For Leinster to be “rewarded” for winning the toughest qualifying pool with a trip to the home of the reigning champions may seem harsh, but everyone knows the rules before the competition kicks off and you just have to get on with playing what's in front of you. And there can be no doubt that Toulon did a much better job of that on Sunday.

These writeups when we lose big contests are always tough, and luckily I haven't had to do too many of them over the years. I reckon it is best to break the match down into a number of headings in areas I felt were key.


First and foremost, what an epic display by the home side. Did not take a toe off the pedal from the first second to the last and pretty much produced a template on how to beat Leinster for any other team to study. From charging en masse from one end of the pitch to the other after a ball kicked through to swarming the breakdown area it was a monumental team effort from them.

Man of the match was always going to be Steffon Armitage who seemed to know when to get involved and make key contributions but there was nary a player in red who wasn't fully pumped for this one and we were pretty much blitzed out of it from start to finish. If anything we should take some pride (if little comfort especially for the travelling support which was loud & plentiful as always) in that the half time score was 6-6.


You always have to be mindful watching rugby on Sky.
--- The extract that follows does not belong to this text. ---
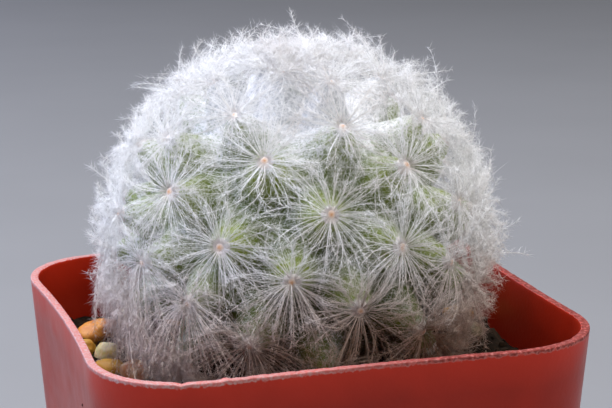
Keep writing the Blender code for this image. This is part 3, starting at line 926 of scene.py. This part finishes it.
# Each pebble's turn about Z in degrees, its length, width and height, and its tone
PEBBLES = (
    (42, (0.0058, 0.0034, 0.0029), "amber"),
    (10, (0.0025, 0.0023, 0.0023), "gold"),
    (80, (0.0027, 0.0029, 0.0031), "cream"),
    (-30, (0.0038, 0.0025, 0.0023), "gold"),
    (15, (0.0028, 0.0033, 0.0027), "peach"),
    (-50, (0.0034, 0.0028, 0.0026), "gold"),
    (25, (0.0036, 0.0040, 0.0030), "cream"),
    (70, (0.0040, 0.0030, 0.0026), "amber"),
    (-20, (0.0042, 0.0032, 0.0028), "olive"),
    (35, (0.0046, 0.0034, 0.0030), "gold"),
    (60, (0.0046, 0.0034, 0.0026), "olive"),
    (-35, (0.0038, 0.0032, 0.0026), "amber"),
    (15, (0.0042, 0.0034, 0.0028), "peach"),
    (0, (0.0024, 0.0028, 0.0019), "olive"),
    (20, (0.0034, 0.0040, 0.0028), "gold"),
    (-40, (0.0044, 0.0034, 0.0032), "amber"),
    (10, (0.0040, 0.0034, 0.0028), "cream"),
    (45, (0.0034, 0.0028, 0.0026), "peach"),
)
PEBBLE_ROWS = 19
PEBBLE_SIDES = 30
PEBBLE_ROUGHNESS = 0.17
PEBBLE_LUMPS = 0.7
PEBBLE_SQUARENESS = 0.86
# Each pebble's noise starts at its own size times this
PEBBLE_NOISE_START = 5000


def build_pebble(name, turn, size, material, tone):
    """A stone where its node is: a superellipsoid pushed in and out by noise, stretched and turned."""
    low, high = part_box(name)
    middle = np.array((low + high) / 2)
    tilt = np.linspace(0, math.pi, PEBBLE_ROWS + 2)
    ball = rings(np.sin(tilt), -np.cos(tilt), turns(PEBBLE_SIDES))
    lumps = rough(ball * PEBBLE_LUMPS + np.array(size) * PEBBLE_NOISE_START, 1.0, 3)
    squared = np.sign(ball) * np.abs(ball) ** PEBBLE_SQUARENESS
    shape = squared * (1 + PEBBLE_ROUGHNESS * lumps)[..., None]
    shape *= np.array(size) / 2
    shape = shape @ np.array(Matrix.Rotation(math.radians(turn), 3, "Z")).T
    shape += middle - (shape.max(axis=(0, 1)) + shape.min(axis=(0, 1))) / 2
    points, faces = closed_surfaces(shape[None, 1:-1], shape[None, 0, 0], shape[None, -1, 0])
    new_piece(name + "_stone", new_mesh(name, points, faces), material, "pebble_" + tone, name)


# The plant


def star_directions():
    """Unit vectors from the ball's centre to the areoles, youngest first: each next one is a golden angle
    round and the same drop lower, the young ones of the crown are closer, and the spiral leans with the
    plant. Some have grown a little off it."""
    lean = np.array(Matrix.Rotation(LEAN_LEFT, 3, "Y") @ Matrix.Rotation(LEAN_BACK, 3, "X"))
    index = np.arange(-YOUNG_STARS, int(2 / SPIRAL_DROP))
    young = FIRST_DROP * YOUNG_DROP ** np.maximum(-index, 0)
    down = 1 - SPIRAL_DROP * (np.maximum(index, 0) + young)
    out = np.sqrt(1 - down**2)
    turn = SPIRAL_START + index * SPIRAL_TURN
    x, y, z = (np.column_stack([out * np.cos(turn), out * np.sin(turn), down]) @ lean.T).T
    around, height = np.arctan2(y, x), np.arcsin(z)
    for number, (aside, up) in OFF_SPIRAL.items():
        around[number] += math.radians(aside)
        height[number] += math.radians(up)
    flat = np.cos(height)
    directions = np.column_stack([flat * np.cos(around), flat * np.sin(around), np.sin(height)])
    return directions[directions[:, 2] > LOWEST_STAR]


STARS = star_directions()


def star_sizes(numbers):
    """The size of each numbered star: the youngest few are small."""
    return np.where(numbers < YOUNG_STARS, YOUNG_SIZE, 1.0)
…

They tend to establish a premise and stick to it but that doesn't mean they have called things as they were.

For example...I don't believe Leinster lost this match simply because we were “dropping off tackles”. In the lead up to the first try Stu Barnes latched on to the fact that Toulon hooker Craig Burden (who lived up to his name and then some as far as Leinster were concerned) was missed by Devin Toner, even though he received the ball at pace running across the lofty lock.
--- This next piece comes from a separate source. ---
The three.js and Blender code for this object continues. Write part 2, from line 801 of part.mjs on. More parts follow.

Now don't get me wrong...I'm not saying our tackling was up to scratch when it mattered (27 missed is a number that’s going to stand out on any stat sheet), particularly in the third quarter, but I do not believe it is why we lost, more on that in the next point.

But there's a fine line between a defender missing a tackle and an attacker receiving & carrying in such a way as to break through it, and to focus on just one side of things is a very selective decision in my book.


THIS is where I saw the difference on the day, and the majority of Toulon's points sprang from situations when Leinster had control of the ball, including both of their tries.

There was much scratching of heads when Jimmy Gopperth was handed the number 10 jumper. I chose to give Matt O'Connor the benefit of the doubt because with 3 away wins out of 3 in our pool of death he had earned the right to be trusted for matches like this.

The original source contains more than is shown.